Wednesday, August 19, 2020

Truck et cetera

 After I finished my piece about Oshkosh Corporation (née Oshkosh Truck aka “Truck” to an Oshkoshian), I kept seeing things I had missed.

I just discovered that they did final assembly of cement mixers in a shop on the north side. It’s on a road I often traverse on my bicycle but had never noticed it before. Wouldn't you expect this kind of thing to be done in a giant plant?

The lot is full of trucks in various stages of completion.

There were two sitting near the front gate with their rear bodies tilted open. It seems a lot of mechanical work is done on them out in the lot during nice weather. 

This big diesel is just for mixing cement. There’s another in the front which provides propulsion.

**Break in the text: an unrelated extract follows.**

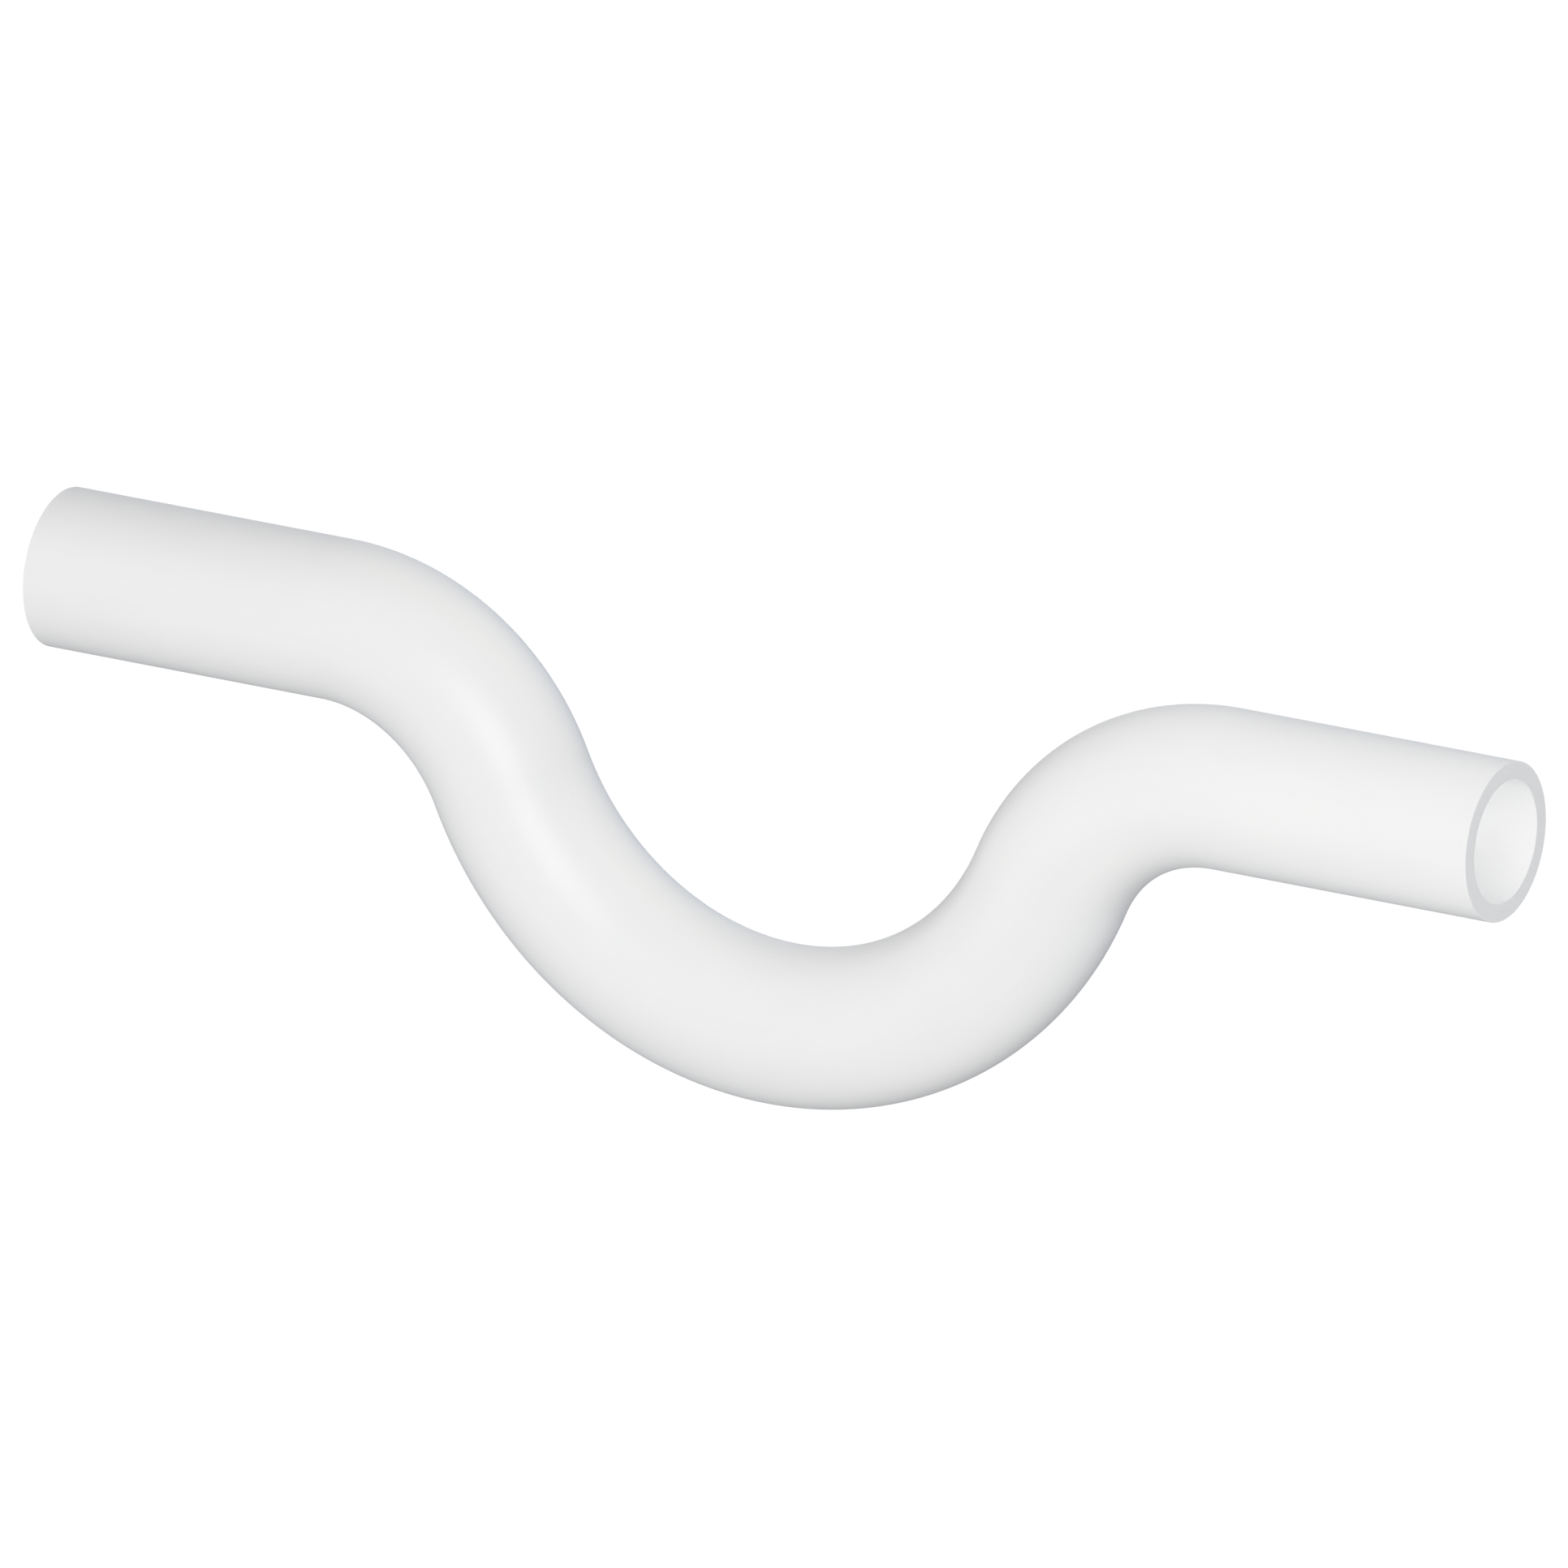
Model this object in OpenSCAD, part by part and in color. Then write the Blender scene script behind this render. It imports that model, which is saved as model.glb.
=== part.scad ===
// Condensate trap: one length of rigid plastic pipe that runs level, dips
// through a U bend and runs level again on the same line. Water that stays
// in the dip closes the pipe to air.
//
// Frame: millimetres, +Z up. The origin is the centre of the inlet's end face,
// and +X is the line of the run, the way the water goes. The pipe's centreline
// lies in the XZ plane, and the dip hangs below the run.

/* [Pipe] */
// Outside diameter of the pipe
pipe_od = 26.67; // [20:0.01:34]
// Thickness of the pipe's wall
wall_t = 3; // [1.6:0.1:4]

/* [Run] */
// Length of each level end, from its rim to the start of the bend
straight_len = 52; // [20:1:150]
// Radius of the two shoulder bends, at the centreline
shoulder_r = 36; // [24:0.5:80]
// Radius of the U bend at the bottom, at the centreline
ubend_r = 55.5; // [24:0.5:120]
// Angle that each shoulder turns through, which is also the slope of the legs
turn_deg = 66.8; // [20:0.1:85]

/* [Rims] */
// Width of the broken edge around the inside and outside of both rims
edge_break = 0.1; // [0.1:0.1:0.6]

/* [Finish] */
// Red share of the plastic's colour
tint_r = 0.93; // [0:0.01:1]
// Green share of the plastic's colour
tint_g = 0.93; // [0:0.01:1]
// Blue share of the plastic's colour
tint_b = 0.93; // [0:0.01:1]

/* [Hidden] */

// Inside and outside radius of the pipe
pipe_r = pipe_od / 2;
bore_r = pipe_r - wall_t;

// Middle of the U bend along the run, and the height of its centre
mid_x = straight_len + (shoulder_r + ubend_r) * sin(turn_deg);
ubend_z = (shoulder_r + ubend_r) * cos(turn_deg) - shoulder_r;

// Overall length of the run, rim to rim
run_len = 2 * mid_x;

// Drop of the centreline from the run to the bottom of the dip
dip_drop = (shoulder_r + ubend_r) * (1 - cos(turn_deg));

$fn = 96;

// Half of the level end's section, in radius and distance from the rim
function end_section(len) = [
    [bore_r + edge_break, 0],
    [pipe_r - edge_break, 0],
    [pipe_r, edge_break],
    [pipe_r, len],
    [bore_r, len],
    [bore_r, edge_break]
];

// The pipe's ring section, used by every bend
module ring_section() {
    difference() {
        circle(r = pipe_r);
        circle(r = bore_r);
    }
}

// A level end with its rim at the origin, running along +X
module level_end() {
    rotate([0, 90, 0])
        rotate_extrude()
            polygon(end_section(straight_len));
}

// A bend of radius r about the Y axis through the origin. It starts at the
// angle from_deg and turns through sweep_deg, both counted from +X towards +Z.
module bend(r, from_deg, sweep_deg) {
    rotate([90, 0, 0])
        rotate_extrude(angle = sweep_deg, start = from_deg)
            translate([r, 0])
                ring_section();
}

// Moves its children by whole hundredths first and then by the remainder, so
// that neighbouring lengths of pipe meet on exactly the same plane
module place(v) {
    coarse = [for (c = v) round(c * 100) / 100];
    translate(coarse)
        translate(v - coarse)
            children();
}

// Everything on the inlet's side of the U bend
module inlet_side() {
    level_end();
    place([straight_len, 0, -shoulder_r])
        bend(shoulder_r, 90 - turn_deg, turn_deg);
}

// The whole trap, moulded as one piece of pipe
module trap_tube() {
    color([tint_r, tint_g, tint_b])
    union() {
        inlet_side();
        place([mid_x, 0, ubend_z])
            bend(ubend_r, 270 - turn_deg, 2 * turn_deg);
        place([run_len, 0, 0])
            mirror([1, 0, 0])
                inlet_side();
    }
}

trap_tube();
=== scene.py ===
import math

import bpy
import numpy as np
from mathutils import Matrix, Vector


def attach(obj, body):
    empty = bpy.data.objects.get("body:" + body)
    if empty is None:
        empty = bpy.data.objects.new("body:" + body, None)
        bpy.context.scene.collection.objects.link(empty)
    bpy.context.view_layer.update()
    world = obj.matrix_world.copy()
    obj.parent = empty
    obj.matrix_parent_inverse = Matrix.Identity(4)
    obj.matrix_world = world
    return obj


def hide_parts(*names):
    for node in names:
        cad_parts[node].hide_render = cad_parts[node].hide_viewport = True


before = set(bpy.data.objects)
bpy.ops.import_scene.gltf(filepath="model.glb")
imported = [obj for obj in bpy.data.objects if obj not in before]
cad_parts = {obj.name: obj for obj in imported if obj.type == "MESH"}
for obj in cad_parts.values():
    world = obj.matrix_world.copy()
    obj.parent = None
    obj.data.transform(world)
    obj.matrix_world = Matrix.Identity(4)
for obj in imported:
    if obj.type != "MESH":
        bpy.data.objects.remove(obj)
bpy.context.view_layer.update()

# ---------------------------------------------------------------- the pipe, in metres
PIPE_R = 0.013335  # outside radius
BORE_R = 0.010335  # inside radius
LEVEL = 0.052  # each level end
SHOULDER_R = 0.036  # centreline radius of the two shoulders
UBEND_R = 0.0555  # centreline radius of the U bend
TURN = math.radians(66.8)  # how far each shoulder turns
BREAK = 0.0001  # broken edge of the four rims

MID_X = LEVEL + (SHOULDER_R + UBEND_R) * math.sin(TURN)
UBEND_Z = (SHOULDER_R + UBEND_R) * math.cos(TURN) - SHOULDER_R
RUN = 2 * MID_X
HALF = LEVEL + SHOULDER_R * TURN + UBEND_R * TURN
WAY = 2 * HALF  # length of the centreline

AROUND = 168  # faces round the pipe


def spine(s):
    """Centre and direction of the pipe at length s from the inlet's end, in the XZ plane."""
    q = WAY - s if s > HALF else s
    if q <= LEVEL:
        x, z, tx, tz = q, 0.0, 1.0, 0.0
    elif q <= LEVEL + SHOULDER_R * TURN:
        a = (q - LEVEL) / SHOULDER_R
        x = LEVEL + SHOULDER_R * math.sin(a)
        z = -SHOULDER_R * (1 - math.cos(a))
        tx, tz = math.cos(a), -math.sin(a)
    else:
        a = TURN - (q - LEVEL - SHOULDER_R * TURN) / UBEND_R
        x = MID_X - UBEND_R * math.sin(a)
        z = UBEND_Z - UBEND_R * math.cos(a)
        tx, tz = math.cos(a), -math.sin(a)
    if s > HALF:
        x, tz = RUN - x, -tz
    return x, z, tx, tz


def stops(bend_step, level_step):
    """Lengths along the pipe at which a ring stands: closer in the bends, and one at each end of every arc."""
    marks = [
        (BREAK, LEVEL, level_step),
        (LEVEL, LEVEL + SHOULDER_R * TURN, bend_step),
        (LEVEL + SHOULDER_R * TURN, WAY - LEVEL - SHOULDER_R * TURN, bend_step * 1.25),
        (WAY - LEVEL - SHOULDER_R * TURN, WAY - LEVEL, bend_step),
        (WAY - LEVEL, WAY - BREAK, level_step),
    ]
    found = [BREAK]
    for a, b, step in marks:
        n = max(1, round((b - a) / step))
        found += [a + (b - a) * i / n for i in range(1, n + 1)]
    return found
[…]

Driving through Oshkosh on Highway 41, you’ll see a shopping district for four miles on either side of the highway. Next to a large auto dealership is this storefront with an Oshkosh Corporation logo. I'd never seen it but I rarely go that way. There’s nothing else identifying it. The sign next to the door reminds visitors that they must be accompanied by a staff member at all times during their visit and several more of the same statement inside the vestibule. 

Behind it is a dumpster full of what look like parts of military vehicles.

There’s a van which identifies it as the Defense division’s product support.

There are several other well known companies that are associated with the city of Oshkosh. 

Riding along the shore of the Fox on the Wiowash trail, I often pass Meritor. You probably don’t recognize that name. It’s the last manufacturing plant still in operation in the middle of the city, a block away from the ritziest historic neighborhood in town.

You can see how close it is to the University’s Nursing-Ed building across the street.

Before the current destruction of the state government by the Republicans, the University had been waiting for years for them to move somewhere else so they could expand the campus.

Begun as the Wisconsin Parts Company, they began making heavy duty axles and became North American Rockwell, now more famous in the aerospace industry. Meritor was later spun off as a separate company. They make the axles for some of Truck’s heavier products.

Continuing downtown along the river trail, I noticed an Oshkosh military truck parked behind the former shopping mall.

You see them all over but usually not in a regular parking lot. I wonder if the designers thought about what kind of face that looks like. For some reason I think that if it could talk it would sound like Cheech Marin.

Nice to get a chance to get close enough to fill the frame with a wide angle camera.

They are engineered quite differently than civilian transport. In a city leadership training program I was part of, one of Truck’s participants described his company to the group. What I remember is that you can shoot out the tires with a machine gun and the truck will keep them inflated enough to continue at normal speeds.

What’s this thing doing by itself down here? What’s the closest business?

It’s Silver Star Brands, the company that Miles Kimball became when they started acquiring other companies. They were a nearly ubiquitous mail order brand of quirky and personalized merchandise. If you had a very specialized kitchen gadget or pencils with your name on them in the 50s and 60s, it probably came from Miles Kimball. Alberta Kimball was a major mover and shaker in Oshkosh. When she needed a new headquarters in 1969, she included it as part of downtown shopping mall she was developing. When it was an active mall, I never knew they were in there.

Their original location was across the river in a building I’ve featured several times, in color and black and white, now standing alone in the historic “Sawdust” manufacturing district.

They also have a larger Operations Center in the southwest industrial park.

Another long low flat building without windows surrounded by a giant lawn.

If you look to the right, there’s a familiar khaki line.

The north end of the employee parking lot is fenced off and full of Light Tactical Vehicles. The exit to the road was being guarded by the same firm I had an encounter with on Osborn Avenue. The guard was sitting in an SUV reading a book, so I didn’t have the heart to get closer and disturb her.

The main factory complex is on the other side of the road from the airport. Truck also makes airport maintenance vehicles, but not in town. This is a broom. Just visible behind the front of the truck are more Oshkosh Defense trucks. Oshkosh Corporation’s Global Technology Center is nearby. I wonder if the broom is here because of that, or if it belongs to the airport and they’re letting Truck use their lot to store trucks.

The southern end of the factory is on Waukau Avenue.

Across the road of course is a large lot full of vehicles. This was on Sunday and the place was really deserted.  There was an occupied guard station a bit to my left but a cluster of trees was between us. I held my tripod against the fence to get a close up of a Light Tactical Vehicle. It’s basically a four passenger sedan. They cost $422,000 each, but you can survive if a bomb goes off underneath it.

In the earlier post, we saw the former site of Nolte’s Garage on the north side occupied by Oshkosh Defense. Odd to find a Nolte’s tow truck parked in Truck’s south side lot.

All with the Manic Expression Cube. .17mm hand-drilled pinhole 24mm from 24x24mm frame. Fujicolor 200.


  1. Great post, love the rich colors, and rich background story.

    1. Well I know you know how addicting words and pictures are. I sometimes think my visual style is more driven by overexposing color film than anything else.